Initially, I had a page for Meetings. However, COVID and politics (/rules-and-regulations in academia, separately, even without COVID) make it hard for individuals to build things. Moreover, I am not a part of the math department anymore. So, there would not be much to post there. Consequently, I merged that page with this one.

History:                                                                                                                                                                                                        Back in 2015, Analysis + Data Group in collaboration with the computer engineering department hosted a series of talks, Distinguished Speaker Series in Data Science. And then in 2016, the group initiated its first annual Data Science Day. In 2017, we organized the second Data Science Day. It was very exciting, people from all sorts of disciplines participated. You can see the list of participants, where they came from, and what they talked about here.

The AMS 2017 Spring Western Sectional Meeting was held at Washington State University in Pullman, Washington. Analysis + Data Group organized one part of it, Geometric Measure Theory (GMT) talks. AMS meetings do not include poster sessions, but we did it! We interacted with AMS and convinced them to have a poster session at WSU.

Unfortunately, the mathematics department (of WSU) is not connected to the industry. So, we are not exposed to real-world problems (through our graduate life via the research projects we do for dissertations). Data Science Day provides an opportunity to have people from industry and/or other departments talk about what they do. Personally, it is exciting to see what other people do, what the industry is looking for. And having people from other disciplines and other departments is exciting and instructive and generates a rich environment. It helps to learn new things, see how other people think, and hence, it reduces our bias.

Moreover, on the side of the Data Science Day in 2017, we were privileged to host a set of panelists from Intel, LANL, PNNL, UCLA, etc., to discuss the transition from academia to industry, expectations set by the industry, and have them answering students' questions.

I think this sort of activities, both Data Science Day type meetings and panel type events, have to happen at least once a year, but, unfortunately, it does not. Especially in WSU which is remote and not a lot of people come to visit us. So, having such events helps for both learning and networking.

P.S. I have a bad habit of deleting everything. If I find photos from past events, I will post them here.


Poster session of AMS meeting and panel discussion for job/internship in industry.

Geometric Measure Theory talks and room preparation for AMS Meeting.

On the first image, Bob Hardt from Rice, Jean Taylor of Courant Institute and NYU, and on the right Andrew Fraser from LANL accepted the invitation to the event. They are cool and funny people.
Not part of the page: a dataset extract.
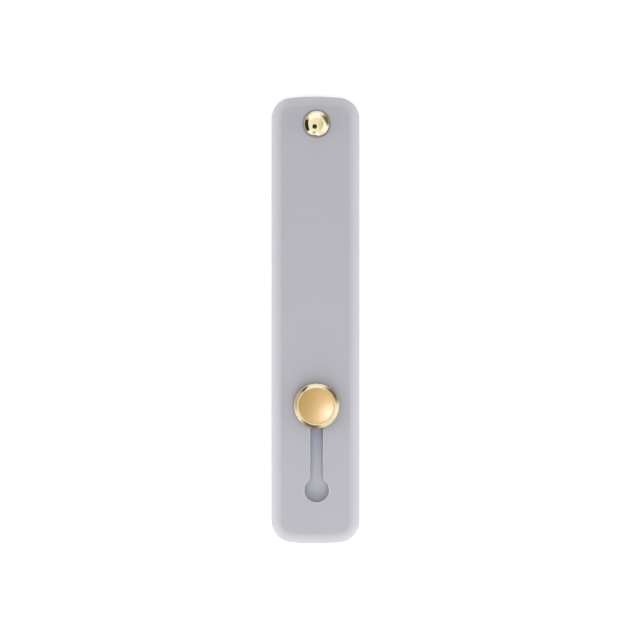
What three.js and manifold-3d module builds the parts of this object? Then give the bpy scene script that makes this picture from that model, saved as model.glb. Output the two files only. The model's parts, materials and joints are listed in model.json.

When I was in the math department, a bunch of graduate students and my advisors, Kevin Vixie and Matthew Sottile, rented an office in a building called Gladish. The building used to be a school before. Now they rented the offices. Lots of them are Montessori schools. Lots of kids went in and out of their classes in a line which was fun and cute.

We turned a whole wall (top to bottom, left to right) into a big whiteboard. One piece of it is in the photo below. A few of us were gluing the boards to the wall at a time and it kind of looked like this which I imagine was funny for someone walking by.

I was the main user of the office. We had a camera and a projector to use for meetings with people outside Pullman. A few students used the office and camera to prepare for the qualification exam. And we held one or two meetings where people from different disciplines gave talks to educate others and get feedback if they needed help from others.